Bezos’ online empire not only stands alone as the paramount bookseller, but is also the dominant price-setter, the arbiter of which titles get the best access (or none) to the biggest number of buyers, the most powerful reviewer of books, the publisher of its own line of books, the keeper of an in-house stable of writers—and even the sponsor of a major book prize.
He achieved this the old-fashioned way: brute force. While it’s true that Amazon is innovative, efficient and focused on customer satisfaction, such factors alone did not elevate Amazon to its commanding level of market control. To reach that pinnacle, Bezos followed the path mapped by Rockefeller and other 19th-century robber barons: 1. ruthlessly exploit a vast and vulnerable low-wage workforce; 2. extract billions of dollars in government subsidies; and 3. wield every anti-competitive weapon you can find or invent to get what you want from other businesses.
Through doing all of the above, Bezos has applied his cheetah business model to nearly everything retail. Amazon’s massive book dominion is now dwarfed by its annexation of dozens of other markets—book sales now make up a mere 7 percent of Amazon’s total business. Amazon has already captured more than a third of all online sales with a website that’s a phantasmagoric mall of unimaginable size, containing what amounts to hundreds of virtual superstores.

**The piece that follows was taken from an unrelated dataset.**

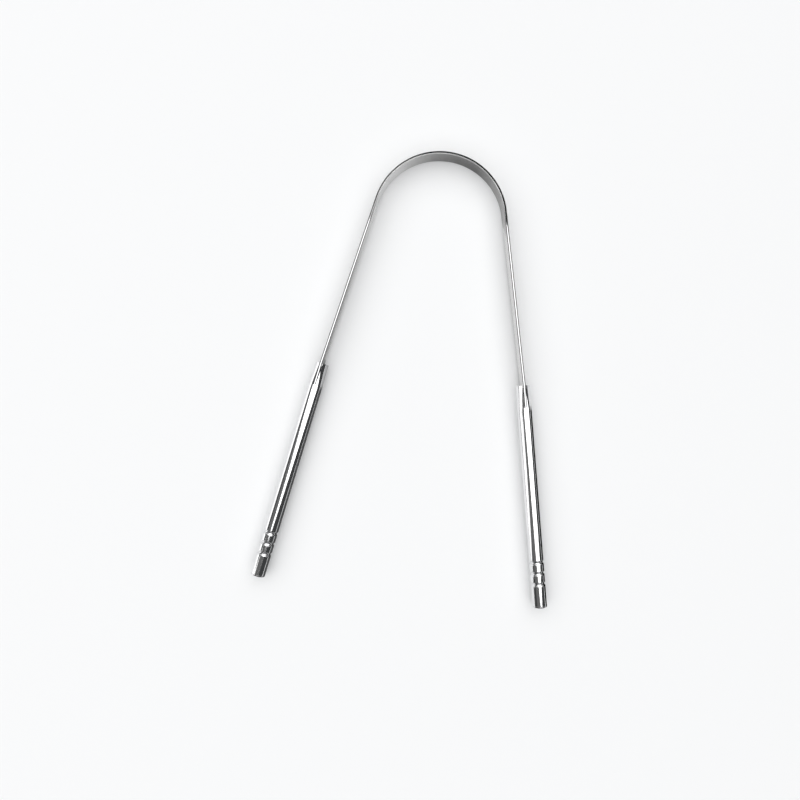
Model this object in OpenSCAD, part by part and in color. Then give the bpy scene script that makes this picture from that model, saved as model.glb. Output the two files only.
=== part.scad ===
// Tongue scraper: a springy steel strip bent into a U and standing on its edge,
// with a slotted steel tube pressed onto each end of it as a handle.
// It lies flat: +Z up, +Y from the handle ends to the bow, X across.
// The origin is under the middle of the whole object, on the surface it lies on.

/* [Blade] */
// Width of the strip, which is its height while it lies flat
blade_w = 7; // [5.5:0.1:8.5]
// Thickness of the strip
blade_t = 0.8; // [0.4:0.05:1]
// Outer radius of the bow
bow_r = 21.9; // [16:0.1:28]
// Angle between each straight arm and the middle line
arm_splay = 12.3; // [8:0.1:18]
// Length of each straight arm, from the bow to the mouth of its handle
arm_len = 56.8; // [35:0.1:75]

/* [Handles] */
// Length of each handle, from its mouth to the face of its end cap
handle_len = 72.4; // [50:0.1:100]
// Angle between each handle and the middle line
handle_splay = 10.6; // [6:0.1:16]
// Outer diameter of the handle tube
tube_d = 4.7; // [4.2:0.1:5.4]
// Wall of the handle tube
tube_wall = 0.45; // [0.3:0.05:0.6]

/* [Pressed end] */
// Length of the slotted end that is pressed onto the strip
press_len = 7.3; // [4:0.1:12]
// Height of the pressed walls, across the strip
press_h = 5.2; // [4.8:0.05:5.8]
// How far each pressed wall stands off the strip
press_bulge = 1.6; // [1.2:0.05:1.9]
// Length of the shoulder from the pressed end to the round tube
shoulder_len = 1.5; // [0.8:0.1:3]
// Gap between the end of the strip and the end of its slot
slot_end_gap = 0.1; // [0.05:0.05:0.4]

/* [Grooves] */
// Number of ring grooves near the free end
groove_count = 3; // [1:1:6]
// Distance from one groove to the next
groove_pitch = 3.5; // [2.5:0.1:5]
// Distance from the last groove to the end of the handle
groove_tail = 7.7; // [5:0.1:12]
// Radius of the roller that pressed the grooves
groove_r = 0.6; // [0.4:0.05:0.9]
// Depth of each groove
groove_depth = 0.35; // [0.15:0.05:0.4]

/* [End caps] */
// Thickness of the cap's flange, outside the tube
cap_t = 0.6; // [0.4:0.05:1.2]
// Rounding of the flange's edge
cap_round = 0.3; // [0.1:0.05:0.35]
// Rise of the cap's low dome
cap_dome = 0.25; // [0.1:0.05:0.6]
// Length of the plug that sits inside the tube
plug_len = 3; // [1.5:0.1:4.5]
// Clearance between the plug and the bore
plug_fit = 0.02; // [0.01:0.01:0.05]

/* [Flexing] */
// Gap between each end of the bow and the rounded end of its arm
flex_gap = 0.05; // [0.03:0.01:0.2]

/* [Hidden] */
// Length by which a cut runs past what it cuts
overrun = 0.5;
// Thickness of the slices that a shoulder is stretched between
slice = 0.01;
// Sides of a true circle, and of the circles that a shoulder is stretched between
round_sides = 96;
shoulder_sides = 48;
// Flats that round the end of an arm
arm_end_steps = 12;

tube_r = tube_d / 2;
bore_r = tube_r - tube_wall;
tube_len = handle_len - cap_t;
mid_z = blade_w / 2;
half_t = blade_t / 2;

// A direction in the plane of the U, by its angle from +X
function way(angle) = [cos(angle), sin(angle)];

// Directions that the right arm and the right handle run in, away from the bow, and their right sides
arm_side = way(arm_splay);
arm_way = way(arm_splay - 90);
handle_side = way(handle_splay);
handle_way = way(handle_splay - 90);

// The right flex axis, the mouth of the right handle and its end, before the part is centred
flex_raw = (bow_r - half_t) * arm_side;
mouth_raw = flex_raw + arm_len * arm_way;
end_raw = mouth_raw + handle_len * handle_way;

// The lowest point along Y is on the rounded edge of the end cap
edge_raw = end_raw - cap_round * handle_way - (tube_r - cap_round) * handle_side;
low_y = min(edge_raw[1], (end_raw + (tube_r - cap_round) * handle_side)[1]) - cap_round;
centre_y = (bow_r + low_y) / 2;

// The same places in the part's own frame
bow_centre = [0, -centre_y];
flex_at = flex_raw + bow_centre;
mouth_at = mouth_raw + bow_centre;

// Angle by which the bow stops short, so that the arm's rounded end has room to turn,
// and the angle from the crown to each end of the bow
trim_angle = (half_t + flex_gap) / (bow_r - half_t) * 180 / PI;
bow_half_angle = 90 - arm_splay - trim_angle;

// Radius of a pressed wall, from its height and its bulge, and how far its centre is off the strip
press_r = (press_h * press_h / 4 + press_bulge * press_bulge) / (2 * press_bulge);
press_centre = half_t + press_bulge - press_r;

// Radius of the low dome on a cap, from its width and its rise
dome_half = tube_r - cap_round;
dome_r = (dome_half * dome_half + cap_dome * cap_dome) / (2 * cap_dome);

// The curved middle of the strip
module blade_bow() {
    color("silver")
        translate([bow_centre[0], bow_centre[1], 0])
            rotate([0, 0, 90 - bow_half_angle])
                rotate_extrude(angle = 2 * bow_half_angle, $fn = round_sides)
                    translate([bow_r - blade_t, 0]) square([blade_t, blade_w]);
}

// One straight arm of the strip and the shank that sits in the slot of its handle.
// Its top is rounded about the flex axis, and it has a slight bend at the handle's mouth.
module blade_arm() {
    bend = (handle_splay - arm_splay) / 2;
    bend_side = way(arm_splay + bend) / cos(bend);
    tip = mouth_at + (press_len - slot_end_gap) * handle_way;
    linear_extrude(blade_w)
        polygon([
            for (i = [0 : arm_end_steps]) flex_at + half_t * way(arm_splay + 180 * i / arm_end_steps),
            mouth_at - half_t * bend_side,
            tip - half_t * handle_side,
            tip + half_t * handle_side,
            mouth_at + half_t * bend_side,
        ]);
}

module blade_arm_right() {
    color("silver") blade_arm();
}

module blade_arm_left() {
    color("silver") mirror([1, 0, 0]) blade_arm();
}

// Puts a handle piece, made along +Z from the handle's mouth, onto the right side
module on_right_handle() {
    translate([mouth_at[0], mouth_at[1], mid_z])
        rotate([0, 0, handle_splay])
            rotate([90, 0, 0])
                children();
}

// The outline of one pressed wall, beside the strip
module pressed_wall_outline() {
    intersection() {
        difference() {
            translate([press_centre, 0]) circle(press_r, $fn = round_sides);
            translate([press_centre, 0]) circle(press_r - tube_wall, $fn = round_sides);
        }
        translate([half_t, -press_h / 2]) square([press_bulge + overrun, press_h]);
    }
}

// The two pressed walls, with the slot open above and below between them
module pressed_walls() {
    for (side = [0, 1])
        mirror([side, 0, 0])
            linear_extrude(press_len) pressed_wall_outline();
}

// Half of the almond shape that a pressed wall of the given radius bounds
module almond_half(r) {
    intersection() {
        translate([press_centre, 0]) circle(r, $fn = shoulder_sides);
        translate([half_t, -press_h / 2]) square([press_bulge + overrun, press_h]);
    }
}

// A solid that turns from the almond shape into a circle
module shoulder_form(wall_r, round_r, past) {
    hull() {
        translate([0, 0, press_len - past])
            linear_extrude(slice + past)
                for (side = [0, 1]) mirror([side, 0, 0]) almond_half(wall_r);
        translate([0, 0, press_len + shoulder_len - slice])
            cylinder(h = slice + past, r = round_r, $fn = shoulder_sides);
    }
}

module shoulder() {
    difference() {
        shoulder_form(press_r, tube_r, 0);
        shoulder_form(press_r - tube_wall, bore_r, overrun);
    }
}

// A ring of round section about the tube's axis
module ring(middle_r, section_r) {
    rotate_extrude($fn = round_sides)
        translate([middle_r, 0]) circle(section_r, $fn = round_sides);
}

// The round tube with its rolled grooves: each one is pressed in, so it shows inside as a bead
module grooved_tube() {
    start = press_len + shoulder_len;
    roller_at = tube_r + groove_r - groove_depth;
    difference() {
        union() {
            translate([0, 0, start])
                difference() {
                    cylinder(h = tube_len - start, r = tube_r, $fn = round_sides);
                    translate([0, 0, -overrun])
                        cylinder(h = tube_len - start + 2 * overrun, r = bore_r, $fn = round_sides);
                }
            intersection() {
                for (i = [0 : groove_count - 1])
                    translate([0, 0, groove_z(i)]) ring(roller_at, groove_r + tube_wall);
                translate([0, 0, start]) cylinder(h = tube_len - start, r = tube_r, $fn = round_sides);
            }
        }
        for (i = [0 : groove_count - 1])
            translate([0, 0, groove_z(i)]) ring(roller_at, groove_r);
    }
}

// Distance of a groove from the handle's mouth, counted from the free end
function groove_z(i) = handle_len - groove_tail - i * groove_pitch;

module handle_tube() {
    pressed_walls();
    shoulder();
    grooved_tube();
}

module handle_tube_right() {
    color("lightgray") on_right_handle() handle_tube();
}

module handle_tube_left() {
    color("lightgray") mirror([1, 0, 0]) on_right_handle() handle_tube();
}

// The cap that closes the free end: a plug, a rounded flange and a low dome
module end_cap() {
    translate([0, 0, tube_len])
        rotate_extrude($fn = round_sides) {
            translate([0, -plug_len]) square([bore_r - plug_fit, plug_len]);
            square([tube_r, cap_t - cap_round]);
            square([dome_half, cap_t]);
            translate([dome_half, cap_t - cap_round])
                intersection() {
                    circle(cap_round, $fn = round_sides);
                    square(cap_round);
                }
            intersection() {
                translate([0, cap_t + cap_dome - dome_r]) circle(dome_r, $fn = round_sides);
                translate([0, cap_t - cap_round]) square([dome_half, cap_round + cap_dome]);
            }
        }
}

module end_cap_right() {
    color("gray") on_right_handle() end_cap();
}

module end_cap_left() {
    color("gray") mirror([1, 0, 0]) on_right_handle() end_cap();
}

blade_bow();
blade_arm_right();
blade_arm_left();
handle_tube_right();
handle_tube_left();
end_cap_right();
end_cap_left();
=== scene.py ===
"""Looks of a springy steel tongue scraper that lies flat on a pale table.

The strip is drawn as two halves that meet at the top of the bow and bend smoothly into the arms.
Each handle is a slotted tube, pressed onto the end of the strip, with rolled grooves and an end cap.
Sizes are in millimetres, as the maker would give them, and meshes are written in metres.
"""

import logging
import math
from dataclasses import dataclass
from enum import Enum
from typing import Sequence

import bpy
from mathutils import Euler, Matrix, Vector


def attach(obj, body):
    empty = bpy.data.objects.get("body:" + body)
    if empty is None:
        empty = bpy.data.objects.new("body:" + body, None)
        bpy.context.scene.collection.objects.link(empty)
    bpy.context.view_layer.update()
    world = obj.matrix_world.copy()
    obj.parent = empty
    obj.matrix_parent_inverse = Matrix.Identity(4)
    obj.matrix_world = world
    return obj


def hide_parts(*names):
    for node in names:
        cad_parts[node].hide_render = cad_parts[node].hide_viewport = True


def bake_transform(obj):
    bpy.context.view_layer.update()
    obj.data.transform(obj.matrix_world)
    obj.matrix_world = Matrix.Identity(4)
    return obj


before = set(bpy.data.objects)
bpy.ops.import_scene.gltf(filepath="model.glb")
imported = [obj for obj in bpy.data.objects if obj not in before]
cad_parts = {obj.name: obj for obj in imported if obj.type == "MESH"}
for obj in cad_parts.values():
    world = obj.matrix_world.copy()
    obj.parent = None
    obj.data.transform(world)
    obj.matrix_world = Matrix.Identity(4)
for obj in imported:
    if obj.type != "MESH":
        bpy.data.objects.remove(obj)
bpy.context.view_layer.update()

MM = 0.001
TURN = 2 * math.pi
WHOLE = (0.0, 1.0)
TINY = 1e-6
BLACK = (0.0, 0.0, 0.0, 1.0)
WHITE = (1.0, 1.0, 1.0, 1.0)
RAYS = {"camera", "diffuse", "glossy", "transmission", "volume_scatter", "shadow"}

# The mask of the strip's flat edges, between those of its faces and its corners, which are painted near
# black as a dark reflection
EDGE_MASK = 0.5

log = logging.getLogger("scraper")

Place = tuple[float, float]
Outline = list[Place]
Colour = tuple[float, float, float]
Spot = tuple[float, float, float]
Socket = bpy.types.NodeSocket
Material = bpy.types.Material
Object = bpy.types.Object


class Side(Enum):
    """The two sides of the scraper, by the body that each one moves with."""

    RIGHT = "right_side"
    LEFT = "left_side"

    @property
    def sign(self) -> int:
        """+1 on the right, where X is positive, and -1 on the left."""
        return 1 if self is Side.RIGHT else -1

    @property
    def word(self) -> str:
        """The side's name as the pieces' names use it."""
        return self.name.lower()


class Plane(Enum):
    """The planes on which the bright panels lie, by which of across, up and away X, Y and Z are."""

    ABOVE = (0, 1, 2)
    SIDE = (2, 0, 1)
    BEHIND = (0, 2, 1)

    def point(self, *place: float) -> Spot:
        """The scene's point that is so far across and up the plane, and away from the origin."""
        return tuple(place[axis] for axis in self.value)


class SeenBy(Enum):
    """The only rays that see a piece of the stage."""

    CAMERA = "camera"
    STEEL = "glossy"

    def limit(self, made: Object) -> None:
        """Hides a piece of the stage from all other rays."""
        for ray in RAYS - {self.value}:
            setattr(made, f"visible_{ray}", False)


def unit(angle: float) -> Vector:
    """The flat direction at an angle in radians from +X."""
    return Vector((math.cos(angle), math.sin(angle)))


def smooth(share: float) -> float:
    """A share from 0 to 1, eased at both ends."""
    held = min(max(share, 0.0), 1.0)
    return held * held * (3 - 2 * held)


def spread(start: float, end: float, step: float) -> list[float]:
    """Evenly spaced values from start to end.

    Args:
        start: The first value.
        end: The last value.
        step: The largest distance between two values.

    Returns:
        The values, with both ends in.
    """
    count = max(1, math.ceil(abs(end - start) / step))
    return [start + (end - start) * i / count for i in range(count + 1)]


def surface(name: str, points: list[Spot], faces: list[tuple[int, ...]], material: Material) -> Object:
    """Makes a plain object for the stage.

    Args:
        name: Its name.
        points: Its points, in metres.
        faces: The numbers of each face's points.
        material: Its finish.

    Returns:
        The object.
    """
    mesh = bpy.data.meshes.new(name)
    mesh.from_pydata(points, [], faces)
    mesh.materials.append(material)
    made = bpy.data.objects.new(name, mesh)
    bpy.context.scene.collection.objects.link(made)
    return made


def fill(node: bpy.types.Node, **values: float | tuple[float, ...]) -> None:
    """Sets a node's sockets, by their names with underscores for spaces."""
    for name, value in values.items():
        node.inputs[name.replace("_", " ")].default_value = value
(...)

In the process, and with the same deeply discounted prices they used to conquer the book business, Amazon has poached millions of customers from neighborhood shops and suburban malls. The chase for cheap has been great for Amazon, but it is proving intolerably expensive for your and my hometowns. Our local businesses lose customers and have to close, local workers lose jobs, and local economies lose millions of consumer dollars that Amazon siphons into its faraway coffers. What makes that even more intolerable is that much of Amazon’s competitive advantage has been ill-gotten, obtained by dirty deeds.